Data from Great Britain, which McBride notes required "much more strict rules on advice years ago," show how the UK transition to no commissions is going. The report states that regarding the availability of advice for investors: "No significant reduction in availability of advice" and "most advisors still willing/able to take on new clients";  and the "average revenues and profitability of firms increased."

The report notes that DOL estimates firm costs imposed by the proposed rules on RIAs and plan sponsors will be only $1,000-$10,000 per year, even for large firms. However, DOL's calculations "admit that the burden on BDs will be much larger."

Unexpected costs will come from BICE, the report contends.

Under the DOL's proposal, any transaction in which an advisor, or his or her firm, has a conflict of interest (i.e., would receive more compensation if the investor were to make the transaction) would be labeled a Prohibited Transaction, the report explains. "In order to go forward with such a transaction, an advisor would require a Prohibited Transaction Exemption (PTE), the most significant of which under the proposed rules is" BICE.

Essentially, BICE would require the advisor and the client "to enter into a contract where the advisor promises to act in the undefined 'best interest' of the client (including vague provisions like not receiving 'excessive' compensation)," the report states. "Importantly, these contracts would be enforceable through state contract law courts, opening the door to unforeseeable litigation costs."

Making use of the BICE would also impose myriad other duties on firms, including recordkeeping and reporting requirements and forecasting investors' cost burden over the following decade, the report argues.

In its regulatory impact analysis, Labor "never explains precisely what firms would have to do to comply with the rule. This, coupled with the Department's creation of a new enforcement mechanism through the state courts has generated a great deal of concern."

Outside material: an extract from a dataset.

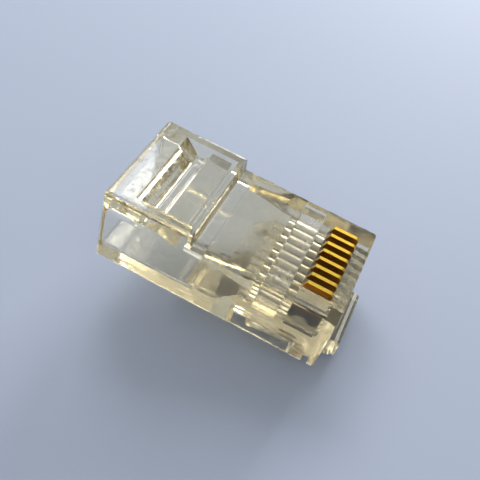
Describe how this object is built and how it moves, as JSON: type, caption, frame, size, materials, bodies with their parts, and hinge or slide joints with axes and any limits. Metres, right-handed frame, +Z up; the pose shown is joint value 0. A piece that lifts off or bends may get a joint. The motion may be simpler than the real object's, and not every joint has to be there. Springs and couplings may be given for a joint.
{
  "type": "modular plug",
  "caption": "Clear moulded modular data plug with gold contact blades, spring latch, and fold-in cable anchor, ready to crimp.",
  "frame": {"origin": "centre of the footprint box on the surface the plug lies on, with the latch underneath", "axes": "+Z up, +X towards the nose that enters the jack, Y across the contact row; the body is pitched about 10 degrees nose down, because the plug lies on its own latch"},
  "size_m": [0.023, 0.0116, 0.0129],
  "materials": {
    "clear_plastic": "clear, faintly yellow polycarbonate with a polished mould surface",
    "contact_metal": "bright gold plating over copper alloy"
  },
  "bodies": {
    "housing": {"housing": "clear_plastic"},
    "latch": {"latch": "clear_plastic"},
    "cable_anchor": {"cable_anchor": "clear_plastic"},
    "conductor_clamp": {"conductor_clamp": "clear_plastic"},
    "contact_1": {"contact_1": "contact_metal"},
    "contact_2": {"contact_2": "contact_metal"},
    "contact_3": {"contact_3": "contact_metal"},
    "contact_4": {"contact_4": "contact_metal"},
    "contact_5": {"contact_5": "contact_metal"},
    "contact_6": {"contact_6": "contact_metal"},
    "contact_7": {"contact_7": "contact_metal"},
    "contact_8": {"contact_8": "contact_metal"}
  },
  "joints": [
    {"name": "latch_press", "type": "hinge", "parent": "housing", "child": "latch", "pos_m": [0.01049, 0, 0.00051], "axis": [0, 1, 0], "range_deg": [0, 8.5], "stiffness_Nm_per_rad": 0.25},
    {"name": "anchor_fold", "type": "hinge", "parent": "housing", "child": "cable_anchor", "pos_m": [-0.00627, 0, 0.01044], "axis": [0, 1, 0], "range_deg": [0, 25]},
    {"name": "clamp_press", "type": "slide", "parent": "housing", "child": "conductor_clamp", "axis": [0.1736, 0, 0.9848], "range_m": [-0.0011, 0]},
    {"name": "contact_1_crimp", "type": "slide", "parent": "housing", "child": "contact_1", "axis": [0.1736, 0, 0.9848], "range_m": [-0.0012, 0]},
    {"name": "contact_2_crimp", "type": "slide", "parent": "housing", "child": "contact_2", "axis": [0.1736, 0, 0.9848], "range_m": [-0.0012, 0]},
    {"name": "contact_3_crimp", "type": "slide", "parent": "housing", "child": "contact_3", "axis": [0.1736, 0, 0.9848], "range_m": [-0.0012, 0]},
    {"name": "contact_4_crimp", "type": "slide", "parent": "housing", "child": "contact_4", "axis": [0.1736, 0, 0.9848], "range_m": [-0.0012, 0]},
    {"name": "contact_5_crimp", "type": "slide", "parent": "housing", "child": "contact_5", "axis": [0.1736, 0, 0.9848], "range_m": [-0.0012, 0]},
    {"name": "contact_6_crimp", "type": "slide", "parent": "housing", "child": "contact_6", "axis": [0.1736, 0, 0.9848], "range_m": [-0.0012, 0]},
    {"name": "contact_7_crimp", "type": "slide", "parent": "housing", "child": "contact_7", "axis": [0.1736, 0, 0.9848], "range_m": [-0.0012, 0]},
    {"name": "contact_8_crimp", "type": "slide", "parent": "housing", "child": "contact_8", "axis": [0.1736, 0, 0.9848], "range_m": [-0.0012, 0]}
  ]
}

The proposed rule, the report argues, envisions two paths for firms: "either shift their business practices entirely to avoid any material conflicts, or bear the heavy costs of implementing BICE contracts."

Avoiding prohibited transactions "would seem to require those firms currently operating (any part of their retirement business) under a commission structure, in which customers pay per transaction performed, to shift entirely to a fee-based compensation system, in which customers pay a fixed amount based on their assets under management," the report states.

 "It is not clear that this shift is truly in the interest of small investors even if all commission-based transactions were eliminated other firm-level conflicts would remain because of the prevalence of payments received by BDs from vendors and other product providers."

Eliminating these payments, the report continues, "would substantially reduce the ability of BDs to fund the supervisory, training and compliance functions needed to maintain integrity in the market. Ultimately this would either restrict asset choice or raise costs to retirement account investors as firms trim their catalogs to ease compliance burdens."

The report notes that many of the firms interviewed for the study, especially in the "independent market," have "unavoidable conflicts relating to certain classes of assets that they sell directly from originators, especially insurance and annuity products."

Says the report: "In many cases, these products are a core differentiator of a BD firm from its competitors, and reflect a core piece of the BD's business, that can also involve managing clients' other retirement, and possibly nonretirement, savings. These assets are sold today by different firms both under suitability and under existing fiduciary standards. However, they appear to be fundamentally incompatible with the Department's proposed new fiduciary standard, and under that regime, their sale would require a BICE."